Note: These are three different views which examine the additive structure of the identity with multinomial coefficients above. The essence is that disjoint configurations are used, so that summing up of the coefficients is feasible. As already mentioned by the answer from vonbrand
To give some arguments for multiplicative applications of binomial coefficients as proposed in the question, I think the example $10$ on page $18$ from the referenced book of Ross is quite instructive.
Example 10: From a group of $n$ people, suppose that we want to choose a commitee of $k$, $k\leq n$, one of whom is to be designated as chairperson.
(a) By focusing first on the choice of the committee and then on the choice of the chair argue that there are $\binom{n}{k}k$ possible choices.
(b) By focusing first on the choice of the nonchair committee members and then on the choice of the chair, argue that there are $\binom{n}{k-1}(n-k+1)$ possible choices.
(c) By focusing first on the choice of the chair and then on the choice of the other comittee members, argue that there are $n\binom{n-1}{k-1}$ possible choices.

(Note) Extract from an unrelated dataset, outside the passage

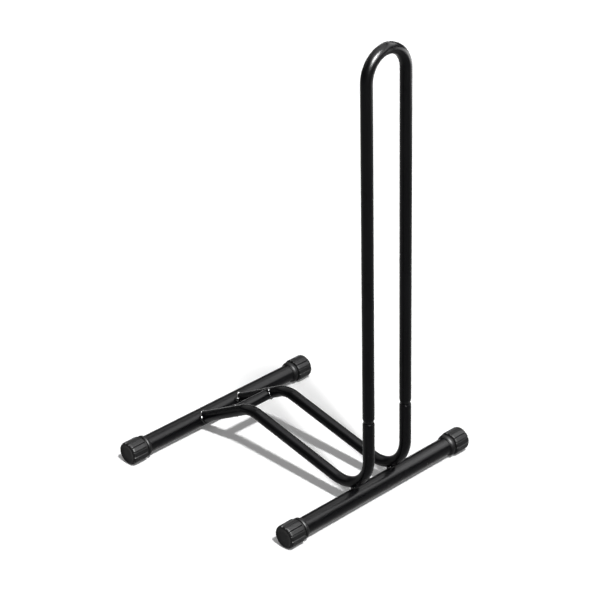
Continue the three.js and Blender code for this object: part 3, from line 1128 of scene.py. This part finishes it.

(d) Conclude from parts (a), (b) and (c) that
$$k\binom{n}{k}=(n-k+1)\binom{n}{k-1}=n\binom{n-1}{k-1}$$
I think, these suggestive formulations already provide good hints to see why these identities are valid. And again, the essence also for these multiplicative examples is already given in the answer from vonbrand.